On Wednesday, September 25, 2002, at 05:18 AM, Mickey Mortimer wrote:
Longrich presents his "NGMC 2124 is not Sinosauropteryx" hypothesis.
Instead it is more derived, related to Coelurus, Compsognathus and
Ornitholestes. Sinosauropteryx is said to be more basal, close to
Allosaurus. He suggests the presence of striping can be observed in the
integument. Yangchuanosauria is defined as all closer to Yangchuanosaurus
than Aves. Looks like a junior synonym of Carnosauria to me, but who knows
what support he has....
It was Mick Ellison at the Mexico SVP who suggested to me that the stripes were a real feature of the animal (they are most definitely there although mainly on the NIGP half of the animal) just to give credit where it is due. This sounds remarkable but it isn't- Feduccia's book shows a Green River dragonfly with color patterns on the wings and I've seen striping in the tail of a Green River bird. I picked up some "devil's toenails" (Mancos Shale oysters of genus... hell, I'm a vert guy, I'm happy just to know its a mollusk) out in central Utah and washed them off in the sink and was rather surprised to note... stripes (this is a published phenomenon incidentally so I'm not just seeing stripes everywhere). Also someone showed me a book on Chinese invert fossils from Liaoning and they show all sorts of color patterns like stripes and spots in the insects. So it is very possible that the stripes are just that; lamentably the larger specimen has the distal tail broken off, but the proximal tail shows banding on the underside. That's too much coincidence for me personally. The big question is... why no dark feather traces on the underside of the body? Was it ventrally unfeathered or were the feathers light, i.e. countershaded?

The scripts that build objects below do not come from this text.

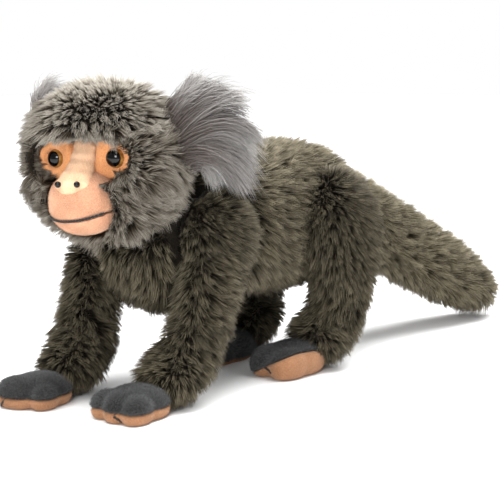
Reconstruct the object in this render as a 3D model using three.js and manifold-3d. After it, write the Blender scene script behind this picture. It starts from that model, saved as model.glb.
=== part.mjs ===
// A stuffed marmoset monkey that stands on its four paws, in millimetres.
// X runs to the toy's left, Y from the nose to the tail, Z up; the paws stand on Z = 0.
// Long-pile covers are shells over polyester stuffing; the face, palms and soles are short velour.

import * as THREE from 'three';
import { mergeVertices } from 'three/addons/utils/BufferGeometryUtils.js';
import Module from 'manifold-3d';

const wasm = await Module();
wasm.setup();

// ---------------------------------------------------------------------------
// Driving dimensions
// ---------------------------------------------------------------------------

const GAP = 0.3;                       // clearance between pieces that touch
const SLACK = 1;                       // room between a cover's backing and its stuffing
const PLUSH = 6;                       // long-pile fabric, from its backing to the middle of its pile
const BOX_CENTRE = { x: -8.5, y: 127.8 };   // middle of the toy's own box, in the modelling frame

const LIMB_PLANE = 24;                 // the limbs turn against flat faces this far from the middle
const SHOULDER = { y: 28, z: 98, radius: 34, out: 54 };
const HIP = { y: 139, z: 92, radius: 36, out: 54 };
const ARM_SWEEP = 70;                  // how far from the shoulder the arm stays off the body
const LEG_SWEEP = 62;
const LEG_SWING = { aim: -84, room: 54 };   // where the leg points and turns, degrees from +Y
const ARM_SWING = { aim: -123, room: 74 };
const RIGHT_REACH = 18;                // the right arm reaches this much further forward
const HAND_SHARE = 0.9;                // how much of that reach its hand moves
const SWING_SHARE = 0.7;               // degrees of swing for each millimetre of reach
const HAND = { left: 36, right: -31, y: -46, z: 6.5, wide: 20.5, long: 24, high: 13, split: 7.5, tilt: 0 };
const FOOT = { x: 30, y: 101, z: 8, wide: 19, long: 28, high: 14, split: 9.5, tilt: 26 };
const CUFF = 1.5;                      // the limb covers stop this far above the ground
const STITCH = 0.7;                    // radius of the black stitches on the paws and the mouth
const BELLY = { wide: 15, middle: 40, high: 30 };   // half-width, middle and half-height of the belly gusset

const HEAD = { y: -33, z: 149, yaw: 15, roll: 4, wide: 47, deep: 43, high: 46, box: 2.4, cheek: 3 };
const CROWN = { wide: 13, floor: 8 };  // half-width of the crown gusset, and where it starts
const NECK = { pitch: 45, radius: 14, inner: 30, outer: 78, cup: 52, opening: 27 };
const FACE_FLOOR = -17;                // the face is set into the head as far as this, along its own Y
const STUFFING_FLOOR = -12.5;          // the stuffing stops here, clear of the eye washers
const MASK_DEPTH = 6;
const EYE = { x: 20.2, y: -20.5, z: 2.8, radius: 6, pupil: 4.35, splay: 10 };
const MUZZLE = { y: -25, z: -23, wide: 20.5, deep: 20, high: 17.5, mouth: -31 };
const NOSTRIL = { x: 6.4, y: -42.4, z: -10, radius: 1.9 };

const TAIL = { y: 188, z: 95, radius: 22.5, slope: -28.5, lifts: [0, 22, 45] };
const CURL = { x: 2, y: 258, z: 57, overlap: 14 };  // where the tail's tip turns
const PELLETS = { y: 98, z: 76, x: 12, long: 30, high: 13 };
const BIG = 400;                       // cutting blocks reach this far, past the whole toy

// ---------------------------------------------------------------------------
// Solids
// ---------------------------------------------------------------------------

// A three.js geometry as a closed solid with its faces pointing out.
function solidOf(geometry) {
  const bare = new THREE.BufferGeometry();
  bare.setAttribute('position', geometry.attributes.position.clone());
  if (geometry.index) bare.setIndex(geometry.index.clone());
  const merged = mergeVertices(bare, 1e-3);
  const at = merged.attributes.position.array;
  const corners = [...merged.index.array];
  const faces = [];
  let volume = 0;
  const corner = (k) => new THREE.Vector3(at[3 * k], at[3 * k + 1], at[3 * k + 2]);
  for (let i = 0; i < corners.length; i += 3) {
    const [a, b, c] = corners.slice(i, i + 3);
    if (a === b || b === c || c === a) continue;
    volume += corner(a).dot(corner(b).cross(corner(c)));
    faces.push([a, b, c]);
  }
  const triVerts = Uint32Array.from(faces.flatMap(([a, b, c]) => (volume > 0 ? [a, b, c] : [a, c, b])));
  return new wasm.Manifold(new wasm.Mesh({ numProp: 3, vertProperties: Float32Array.from(at), triVerts }));
}

const join = (first, ...rest) => rest.reduce((whole, next) => whole.add(next), first);
const cut = (first, ...rest) => rest.reduce((whole, next) => whole.subtract(next), first);

function moved(geometry, x, y, z) {
  geometry.translate(x, y, z);
  return geometry;
}

const block = (wide, deep, high, x, y, z) => solidOf(moved(new THREE.BoxGeometry(wide, deep, high), x, y, z));
const under = (z) => block(BIG, BIG, BIG, 0, BIG / 4, z - BIG / 2);
const over = (z) => block(BIG, BIG, BIG, 0, BIG / 4, z + BIG / 2);
const leftOf = (x) => block(BIG, BIG, BIG, x + BIG / 2, BIG / 4, BIG / 4);
const rightOf = (x) => block(BIG, BIG, BIG, x - BIG / 2, BIG / 4, BIG / 4);

function ellipsoid(wide, deep, high, x, y, z, around = 18, rows = 12) {
  const geometry = new THREE.SphereGeometry(1, around, rows);
  geometry.rotateX(Math.PI / 2);
  geometry.scale(wide, deep, high);
  return solidOf(moved(geometry, x, y, z));
}

// A profile of [radius, distance] pairs turned about an axis through a point.
function turned(profile, axis, from, segments = 24) {
  const geometry = new THREE.LatheGeometry(profile.map(([r, d]) => new THREE.Vector2(r, d)), segments);
  geometry.applyQuaternion(new THREE.Quaternion().setFromUnitVectors(new THREE.Vector3(0, 1, 0), axis));
  return solidOf(moved(geometry, from.x, from.y, from.z));
}

const rod = (radius, start, end, axis, from, segments) =>
  turned([[0, start], [radius, start], [radius, end], [0, end]], axis, from, segments);

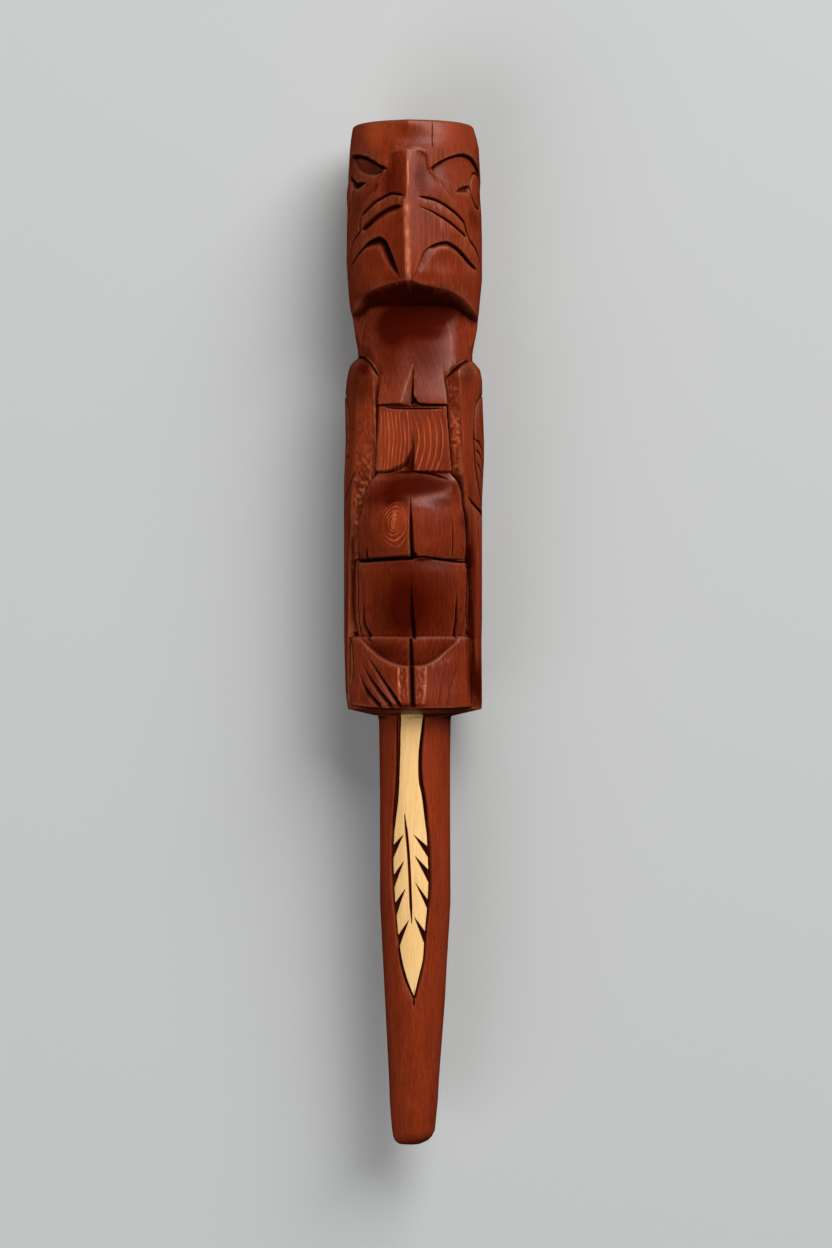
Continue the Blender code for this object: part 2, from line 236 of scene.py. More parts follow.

re: phylogenetics I haven't argued that NGMC is related to any of those guys except in the general grade, rather than clade, sense. I can't think of a single good synapomorphy that would unite any of them (with a couple possible characters maybe possibly uniting a Coelurus-Compsognathus group), but they all seem to fall roughly at the same level of the tree. We just don't know, but unfortunately the tendency to lump 2124 with Sinosauropteryx, and then this chimera Sinosauropteryx with Compsognathus, has put us farther from knowing exactly what was going on. I wouldn't be surprised if it was related to one of the three, I wouldn't be surprised if it wasn't, either. Yangchuanosaurs... not tons of evidence. I just wanted to emphasize the hypothesis that Yangchuanosaurus, Sinraptor et al. are more basal than Allosaurus. Though I may be jumping the gun a bit on this, I think a lot of the evidence for allosauroid monophyly is arguable. Its worth noting that a number of important characters conflict with allosauroid monophyly. Yangchuanosaurs apparently had a fully enclosed pubic obturator fenestra, a fourth metacarpal, a low, massive astragalar ascending process which is more reminiscent of _Torvosaurus_ than _Allosaurus_, and caudal hyposphene-hypantra articulations. I'd disagree with some of Tom's characters, e.g. there is a tyrannosaur dorsal I've seen illustrated (I think it was Makovicky's thesis) with an anteriorly inclined neural spine so I don't think that's an allosauroid synapomorphy. The large lateral exposure of the antorbital fossa might argue for allosauroid monophyly, although the pneumatopores included within may not (you can't have pneumatic invasion of the nasal without that antorbital fossa, so I figure the character is "inapplicable" to anything without it).
I'll be upfront and say that I haven't had the chance to study skulls in depth so I really can't say too much there, but I think they're a bit overrated for higher-level systematics. Hips and ankles are where it's at, in that they tend to be highly conservative at the family level, from what I can tell although I just try to be honest and code everything I can confidently and objectively assign a 1 or 0 to. I don't believe that more characters is necessarily better, since by the time you get to the end of looking for characters, most of the good, easy, obvious ones are gone so to get that extra ten or fifty I'm often scraping the barrel for a bunch of subjective, highly variable stuff. I may actually end up with fewer characters this year than last. What I have done is look at bones. Lots and lots of them.